Go after an outdoor adventure!  This is a hike down from summiting Mount Washington.

Go after an outdoor adventure!
This is a hike down from summiting Mount Washington.

The most important piece of fitness advice I can give out this time of year is be like a plant and seek the sunshine.  No one ever said that your fitness quest had to live inside a gym.  Fit for life is something I believe everyone can do but it means looking at your fitness journey differently. Not as a temporary place to be. If you loathe the gym and working out is a chore, then find a fitness passion you can weave into your life. Something you look forward to. Stand up paddling, trail running, rock climbing, hiking, winter mountaineering, snowshoeing, to just name a few. You don't need to be an expert either.  Everyone has to start somewhere.  Meet up groups, classes and beginner adventure trips could be the key to your fitness success.  All you need to do is step out side your comfort zone and try.  It could be the missing ingredient for your new years resolution success. 
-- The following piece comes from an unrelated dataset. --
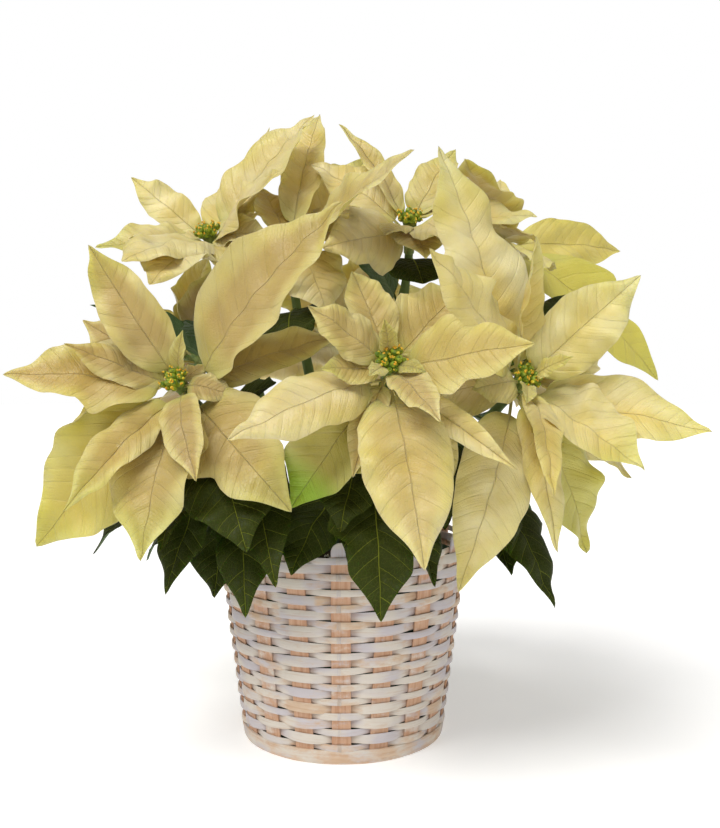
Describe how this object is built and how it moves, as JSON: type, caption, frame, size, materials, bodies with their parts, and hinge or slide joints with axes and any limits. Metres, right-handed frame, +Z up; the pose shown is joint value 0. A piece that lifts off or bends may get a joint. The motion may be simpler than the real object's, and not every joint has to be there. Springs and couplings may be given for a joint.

In 2017 or 2018 if you find yourself needing a do-over, a change in direction or a serious shake up to keep you moving forward with your resolution, don't wait another year.  Change things up.  Pick new strategies.   Most importantly, mark that date on your calendar as your NEW personal New Year’s and wipe the slate clean.

My daughter Sky’s first surf adventure in Nicaragua.

My daughter Sky’s first surf adventure in Nicaragua.